When people are placed in a correctional setting, often with the same needs and desires that they have in the community, we form a view that part of that strategy that is tolerated in the community is no longer acceptable and we put controls around that—i.e., we do not allow for that harm minimisation, the very sensible measure that is available in the community, to be implemented in a correctional setting. The arguments often used are that it puts the health and safety of custodial officers at risk.

I would argue, and many do, that their job is a risky job at all times. These are highly trained people who deal with a very difficult group of the population who are in custody, some for very long periods, but it does not deal with the issue that the needles are available in the jail now, they are being used. As much as we do not like to admit it, and we do everything we can to stop it, this equipment is there, it is being used, and we know that in-custody transmissions of hepatitis C are occurring.
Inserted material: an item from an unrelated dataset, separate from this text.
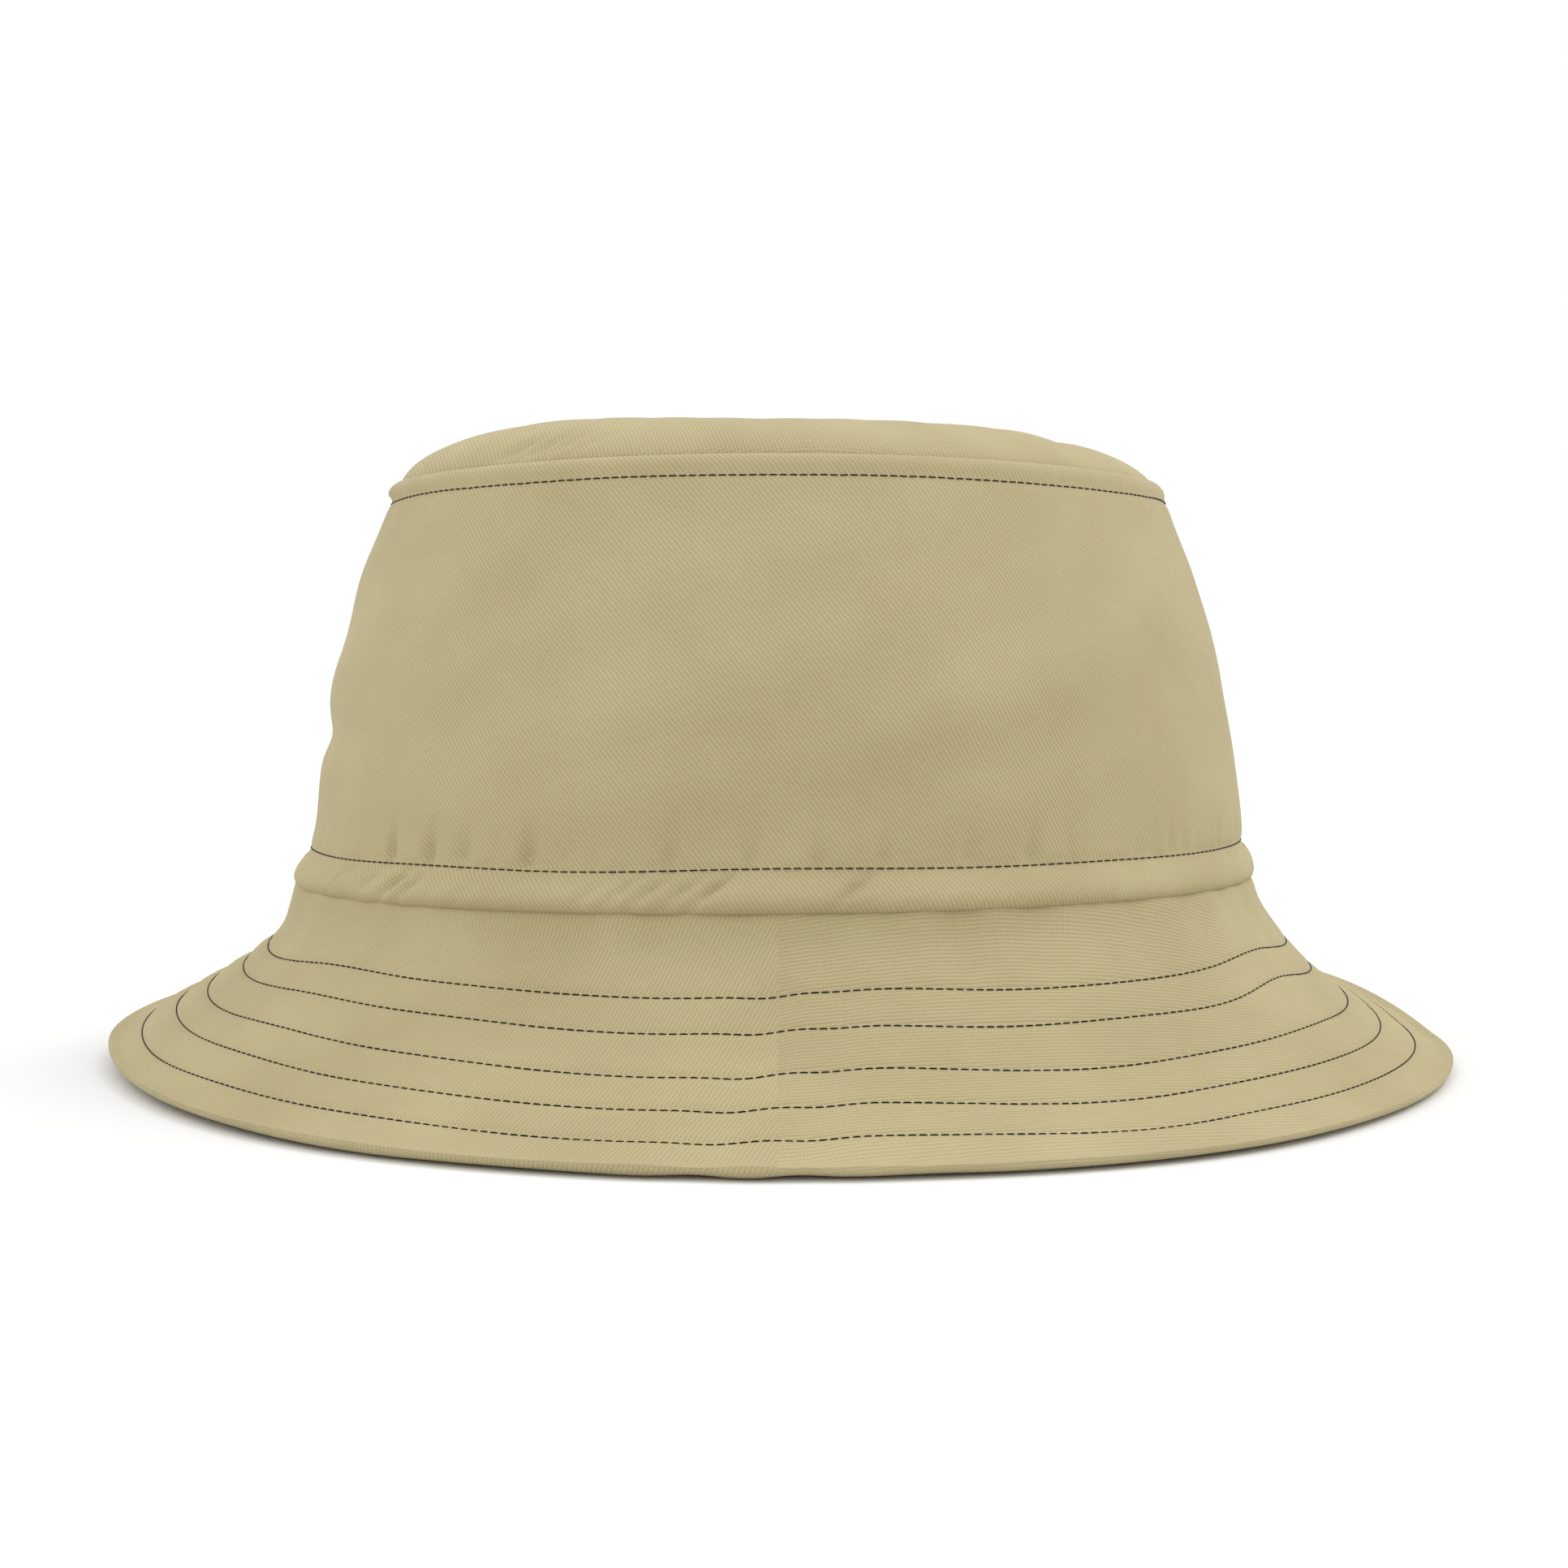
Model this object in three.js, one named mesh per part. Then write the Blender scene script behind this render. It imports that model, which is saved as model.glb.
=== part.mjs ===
// Bucket hat: a domed oval tip, a tapering crown wall and a flared two-ply brim, all topstitched.
// Millimetres, +Z up, +X towards the front. The brim's turned edge rests on the plane z = 0.
//
// Every piece follows the same oval, the outside of the crown wall at its foot. A place on the hat
// is given as (d, z): d is how far it stands outside that oval, square to it, and z its height.

import * as THREE from 'three';
import { mergeVertices } from 'three/addons/utils/BufferGeometryUtils.js';

// Driving dimensions
const HEAD_HALF_LENGTH = 102;
const HEAD_HALF_WIDTH = 86.4;
const HAT_HEIGHT = 136.5;
const DOME_RISE = 11.3;
const WALL_TAPER = 17.7;
const BRIM_REACH = 43.25;
const FOOT_STITCH = 46;
const FOOT_ROLL = 8;
const HEAD_ROLL = 5;
const CLOTH = 0.8;
const BRIM_CLOTH = 0.7;
const INTERLINING = 0.5;
const LINING = 0.5;
const SWEATBAND = 1.0;
const SWEATBAND_WIDTH = 28;
const THREAD = 0.4;
const SEAM_ALLOWANCE = 2;
const GAP = 0.3;

// Heights and offsets worked out from them
const BRIM_PLIES = 2 * BRIM_CLOTH + INTERLINING + 2 * GAP;
const BRIM_MIDDLE = BRIM_PLIES / 2;
const TOP_PLY = BRIM_MIDDLE - BRIM_CLOTH / 2;
const ROLL_BOTTOM = FOOT_STITCH - FOOT_ROLL;
const TIP_SEAM = HAT_HEIGHT - DOME_RISE;
const HEAD_STITCH = TIP_SEAM - HEAD_ROLL;
const WALL_BELLY = 87;
const HEM_TURN = 3;
const HEM_CLEARANCE = 1;
const TIP_EDGE = -WALL_TAPER - CLOTH - GAP - CLOTH / 2;
const SWEATBAND_FOOT = ROLL_BOTTOM + FOOT_ROLL / 2;
const LINING_FOOT = FOOT_STITCH + 1;
const LINING_HEAD = HEAD_STITCH - HEAD_ROLL / 2;

// The brim leaves the crown steeply and flattens towards its edge. These four places are the
// controls of that curve, along the middle of the plies.
const BRIM_CURVE = [[-0.9, 39.5], [5, 23], [24, 10.5], [35.4, 4.1]];
const BRIM_TUCK = 2;
const BRIM_EDGE_FLAT = 2;

// The five rows of stitches, as shares of the way down the brim's upper face
const BRIM_ROW_SHARES = [0.314, 0.444, 0.603, 0.745, 0.893];

// The tip is nearly flat in the middle and drops steeply at its edge: 1 minus the share of the way
// out raised to the first power, the whole raised to the second.
const DOME_FLATNESS = 4.5;
const DOME_SHOULDER = 0.8;

const ROUND_STEPS = 60;
const QUARTER = Math.PI / 2;

const group = new THREE.Group();
group.name = 'bucket_hat';

// Materials

function fabric(name, colour, roughness) {
  return new THREE.MeshStandardMaterial({ name, color: colour, roughness, metalness: 0 });
}

const khaki = fabric('khaki_twill', 0xc4b78f, 0.9);
const liningCloth = fabric('lining_cotton', 0xcfc4a4, 0.85);
const buckram = fabric('interlining', 0xe6e2d6, 0.95);
const bandTwill = fabric('sweatband_twill', 0xb3a67e, 0.85);
const darkThread = fabric('dark_thread', 0x3d3023, 0.7);

// Places round the hat

function outsideOval(d, z, angle) {
  const acrossX = HEAD_HALF_WIDTH * Math.cos(angle);
  const acrossY = HEAD_HALF_LENGTH * Math.sin(angle);
  const size = Math.hypot(acrossX, acrossY);
  return new THREE.Vector3(
    HEAD_HALF_LENGTH * Math.cos(angle) + (d * acrossX) / size,
    HEAD_HALF_WIDTH * Math.sin(angle) + (d * acrossY) / size,
    z,
  );
}

// The tip closes in to a point, so it is placed by its share of the way out to its edge.
function acrossTip(share, z, angle) {
  const edge = outsideOval(TIP_EDGE, z, angle);
  return new THREE.Vector3(edge.x * share, edge.y * share, z);
}

// Carries a closed outline round the hat. Ends that don't meet are capped.
function sweep(outline, place, from = 0, to = 2 * Math.PI) {
  const full = to - from > 2 * Math.PI - 1e-9;
  const steps = Math.max(1, Math.round((ROUND_STEPS * (to - from)) / (2 * Math.PI)));
  const columns = full ? steps : steps + 1;
  const positions = [];
  for (let i = 0; i < columns; i += 1) {
    const angle = from + ((to - from) * i) / steps;
    for (const point of outline) positions.push(...place(point.x, point.y, angle).toArray());
  }
  const rows = outline.length;
  const indices = [];
  for (let i = 0; i < steps; i += 1) {
    const here = i * rows;
    const next = ((i + 1) % columns) * rows;
    for (let j = 0; j < rows; j += 1) {
      const up = (j + 1) % rows;
      indices.push(here + j, next + j, next + up, here + j, next + up, here + up);
    }
  }
  if (!full) {
    const last = (columns - 1) * rows;
    for (const [a, b, c] of THREE.ShapeUtils.triangulateShape(outline, [])) {
      indices.push(a, b, c, last + a, last + c, last + b);
    }
  }
  const geometry = new THREE.BufferGeometry();
  geometry.setAttribute('position', new THREE.Float32BufferAttribute(positions, 3));
  geometry.setIndex(indices);
  return withoutSlivers(mergeVertices(geometry, 1e-4));
}

// Where an outline reaches the middle of the tip, its triangles shrink to nothing.
function withoutSlivers(geometry) {
  const index = geometry.getIndex().array;
  const kept = [];
  for (let i = 0; i < index.length; i += 3) {
    const [a, b, c] = [index[i], index[i + 1], index[i + 2]];
    if (a !== b && b !== c && c !== a) kept.push(a, b, c);
  }
  geometry.setIndex(kept);
  return geometry;
}

// The outline of a strip of cloth: its middle line, thickened square to the line.
function strip(line, thickness) {
  const outer = [];
  const inner = [];
  line.forEach((point, i) => {
    const before = line[Math.max(i - 1, 0)];
    const after = line[Math.min(i + 1, line.length - 1)];
    const into = i ? point.clone().sub(before).normalize() : after.clone().sub(point).normalize();
    const out = i < line.length - 1 ? after.clone().sub(point).normalize() : into;
    const along = into.clone().add(out).normalize();
    const half = thickness / 2 / along.dot(into);
    const square = new THREE.Vector2(along.y, -along.x).multiplyScalar(half);
    outer.push(point.clone().add(square));
    inner.push(point.clone().sub(square));
  });
  return [...outer, ...inner.reverse()];
}

function add(name, geometry, material) {
  geometry.computeVertexNormals();
  const mesh = new THREE.Mesh(geometry, material);
  mesh.name = name;
  group.add(mesh);
}

const at = (d, z) => new THREE.Vector2(d, z);

// Lines of the hat, each from the foot up or from the head oval outwards

const wallCurve = new THREE.QuadraticBezierCurve(
  at(0, FOOT_STITCH), at(-WALL_TAPER / 5, WALL_BELLY), at(-WALL_TAPER, HEAD_STITCH),
);

// How far the outside of the wall stands from the oval at a height between its two stitch rows.
function wallAt(z) {
  const points = wallCurve.getPoints(40);
  const above = points.findIndex((point) => point.y >= z);
  if (above < 1) return points[above < 0 ? points.length - 1 : 0].x;
  const [low, high] = [points[above - 1], points[above]];
  return low.x + ((high.x - low.x) * (z - low.y)) / (high.y - low.y);
}

// A line that follows the inside of the wall at a depth below its outer face.
function insideWall(foot, top, depth, steps) {
  const line = [];
  for (let i = 0; i <= steps; i += 1) {
    const z = foot + ((top - foot) * i) / steps;
    line.push(at(wallAt(z) - depth, z));
  }
  return line;
}

const brimSlope = new THREE.CubicBezierCurve(...BRIM_CURVE.map(([d, z]) => at(d, z)));
const brimTop = at(brimSlope.v0.x, brimSlope.v0.y + BRIM_TUCK);
const brimEnd = at(BRIM_REACH - BRIM_MIDDLE, BRIM_MIDDLE);
const brimFlare = new THREE.QuadraticBezierCurve(brimSlope.v3, at(brimEnd.x - BRIM_EDGE_FLAT, BRIM_MIDDLE), brimEnd);
const brimLine = [brimTop, ...brimSlope.getPoints(6), ...brimFlare.getPoints(2).slice(1)];

// A line beside the middle of the brim, on its upper side when the offset is positive.
function besideBrim(offset, line = brimLine) {
  return line.map((point, i) => {
    const before = line[Math.max(i - 1, 0)];
    const after = line[Math.min(i + 1, line.length - 1)];
    const along = after.clone().sub(before).normalize();
    return at(point.x - along.y * offset, point.y + along.x * offset);
  });
}

// Crown

function crownWall() {
  const half = CLOTH / 2;
  const rollOut = 2;
  const rounding = 0.25;
  const line = [
    at(rollOut - rounding, ROLL_BOTTOM + half),
    at(rollOut, ROLL_BOTTOM + FOOT_ROLL / 4),
    at(rollOut - rounding, ROLL_BOTTOM + FOOT_ROLL / 2),
    ...wallCurve.getPoints(9).map((point) => at(point.x - half, point.y)),
    at(-WALL_TAPER - half + rounding, TIP_SEAM - HEAD_ROLL / 2),
    at(-WALL_TAPER - half, TIP_SEAM - half),
  ];
  const joint = GAP / 2 / HEAD_HALF_WIDTH;
  add('crown_wall', sweep(strip(line, CLOTH), outsideOval, Math.PI + joint, 3 * Math.PI - joint), khaki);
}

// The outline of a domed panel whose edge turns down. Depth is how far it lies under the tip's face.
function domeOutline(depth, thickness, skirtFoot) {
  const face = (under) => {
    const points = [];
    const steps = 6;
    for (let i = 0; i <= steps; i += 1) {
      const share = Math.sin((QUARTER * i) / steps);
      const inset = 1 + (CLOTH / 2 - under) / HEAD_HALF_WIDTH;
      const height = DOME_RISE * (1 - share ** DOME_FLATNESS) ** DOME_SHOULDER;
      points.push(at(share * inset, TIP_SEAM + height - under));
    }
    points.push(at(points[steps].x, skirtFoot));
    return points;
  };
  return [...face(depth), ...face(depth + thickness).reverse()].reverse();
}

function crownTip() {
  add('crown_tip', sweep(domeOutline(0, CLOTH, HEAD_STITCH - CLOTH / 2), acrossTip), khaki);
}

function crownLining() {
  const depth = CLOTH + GAP + LINING / 2;
  const tipFoot = LINING_HEAD - SEAM_ALLOWANCE;
  add('crown_tip_lining', sweep(domeOutline(depth, LINING, tipFoot), acrossTip), liningCloth);
  const line = insideWall(LINING_FOOT, LINING_HEAD, depth, 5);
  add('crown_wall_lining', sweep(strip(line, LINING), outsideOval), liningCloth);
}

function sweatband() {
  const depth = CLOTH + GAP + LINING + GAP + SWEATBAND / 2;
  const top = SWEATBAND_FOOT + SWEATBAND_WIDTH;
  const line = insideWall(SWEATBAND_FOOT, top, depth, 3);
  add('sweatband', sweep(strip(line, SWEATBAND), outsideOval), bandTwill);
  threadRow('thread_sweatband', at(-depth - SWEATBAND / 2 - THREAD, SWEATBAND_FOOT + SEAM_ALLOWANCE));
}

// Brim

function brimHalf(side, from, to) {
  const joint = GAP / 2 / HEAD_HALF_WIDTH;
  const half = (outline) => sweep(outline, outsideOval, from + joint, to - joint);

  const top = besideBrim(TOP_PLY);
  const edge = [1, 2, 3].map((quarter) => at(
    brimEnd.x + TOP_PLY * Math.sin((QUARTER * quarter) / 2),
    brimEnd.y + TOP_PLY * Math.cos((QUARTER * quarter) / 2),
  ));
  const hem = [at(brimEnd.x, BRIM_CLOTH / 2), at(brimEnd.x - HEM_TURN, BRIM_CLOTH / 2)];
  add(`brim_top_${side}`, half(strip([...top, ...edge, ...hem].reverse(), BRIM_CLOTH)), khaki);

  const flat = brimLine.filter((point) => point.x < brimEnd.x - HEM_TURN - HEM_CLEARANCE);
  const under = besideBrim(-TOP_PLY, flat);
  add(`brim_under_${side}`, half(strip(under.reverse(), BRIM_CLOTH)), khaki);

  const core = brimLine.slice(2).reverse();
  add(`brim_interlining_${side}`, half(strip(core, INTERLINING)), buckram);
}

// Topstitching

function threadRow(name, centre) {
  const loop = [0, 1, 2, 3].map((corner) => at(
    centre.x + (THREAD / 2) * Math.cos(QUARTER * corner),
    centre.y + (THREAD / 2) * Math.sin(QUARTER * corner),
  ));
  add(name, sweep(loop, outsideOval), darkThread);
}

function topstitching() {
  const proud = THREAD;
  threadRow('thread_crown_top', at(-WALL_TAPER + proud, HEAD_STITCH));
  threadRow('thread_crown_base', at(proud, FOOT_STITCH));
  const above = besideBrim(BRIM_MIDDLE + proud);
  const path = new THREE.CurvePath();
  for (let i = 1; i < above.length; i += 1) path.add(new THREE.LineCurve(above[i - 1], above[i]));
  BRIM_ROW_SHARES.forEach((share, i) => threadRow(`thread_brim_${i + 1}`, path.getPoint(share)));
}

crownWall();
crownTip();
crownLining();
sweatband();
brimHalf('front', -QUARTER, QUARTER);
brimHalf('back', QUARTER, 3 * QUARTER);
topstitching();

export default group;
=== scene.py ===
"""A khaki bucket hat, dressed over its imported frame.

Lengths are in millimetres until a mesh is made. A place on the hat is (d, z): d is how far it stands
outside the oval of the crown's foot, square to it, and z its height. Angles run anticlockwise seen
from above, from the +X end of the hat.
"""

import math

import bpy
import numpy as np
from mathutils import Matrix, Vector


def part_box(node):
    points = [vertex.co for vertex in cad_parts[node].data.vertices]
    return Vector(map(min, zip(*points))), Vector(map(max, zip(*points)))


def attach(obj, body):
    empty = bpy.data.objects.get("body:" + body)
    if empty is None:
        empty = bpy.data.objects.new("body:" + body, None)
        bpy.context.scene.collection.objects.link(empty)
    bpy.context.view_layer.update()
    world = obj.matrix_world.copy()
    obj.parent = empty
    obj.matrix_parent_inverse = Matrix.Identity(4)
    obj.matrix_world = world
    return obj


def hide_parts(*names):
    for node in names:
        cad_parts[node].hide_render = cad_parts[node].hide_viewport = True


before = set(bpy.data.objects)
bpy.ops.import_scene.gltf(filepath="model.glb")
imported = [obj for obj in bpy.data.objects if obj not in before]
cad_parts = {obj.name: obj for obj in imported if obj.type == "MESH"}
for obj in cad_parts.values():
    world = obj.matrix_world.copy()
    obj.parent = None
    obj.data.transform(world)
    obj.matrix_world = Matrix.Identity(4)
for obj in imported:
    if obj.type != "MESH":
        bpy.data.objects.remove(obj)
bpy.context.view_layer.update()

MM = 0.001


def box_mm(node):
    low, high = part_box(node)
    return np.array(low) / MM, np.array(high) / MM


# Sizes read from the frame

THREAD = 0.4
ROW_PROUD = THREAD + THREAD / 2
foot_row = box_mm("thread_crown_base")
head_row = box_mm("thread_crown_top")
HALF_LENGTH = foot_row[1][0] - ROW_PROUD
HALF_WIDTH = foot_row[1][1] - ROW_PROUD
FOOT_STITCH = (foot_row[0][2] + foot_row[1][2]) / 2
HEAD_STITCH = (head_row[0][2] + head_row[1][2]) / 2
WALL_TAPER = HALF_LENGTH - (head_row[1][0] - ROW_PROUD)
ROLL_BOTTOM = box_mm("crown_wall")[0][2]
TIP_SEAM = box_mm("crown_wall")[1][2]
HAT_TOP = box_mm("crown_tip")[1][2]
BRIM_REACH = box_mm("brim_top_front")[1][0] - HALF_LENGTH
SWEATBAND_FOOT = box_mm("sweatband")[0][2]
SWEATBAND_HEAD = box_mm("sweatband")[1][2]
LINING_HEAD = box_mm("crown_wall_lining")[1][2]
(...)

We know that from the screening we do on entry and the screening we do while people are in the facility.

Mr Wall accuses me of putting my head in the sand. I argue that the same is occurring to those who oppose it. The head in the sand that what is currently going on and being dealt with is missing one of the strategies that we know works, and it works in the community, and with the right controls on it can work in a correctional setting. That is very clearly established from the evidence. In terms of some of the concerns that prison officers have put to me—they have said that there will be a prevalence of needles within the correctional setting—it is simply not true.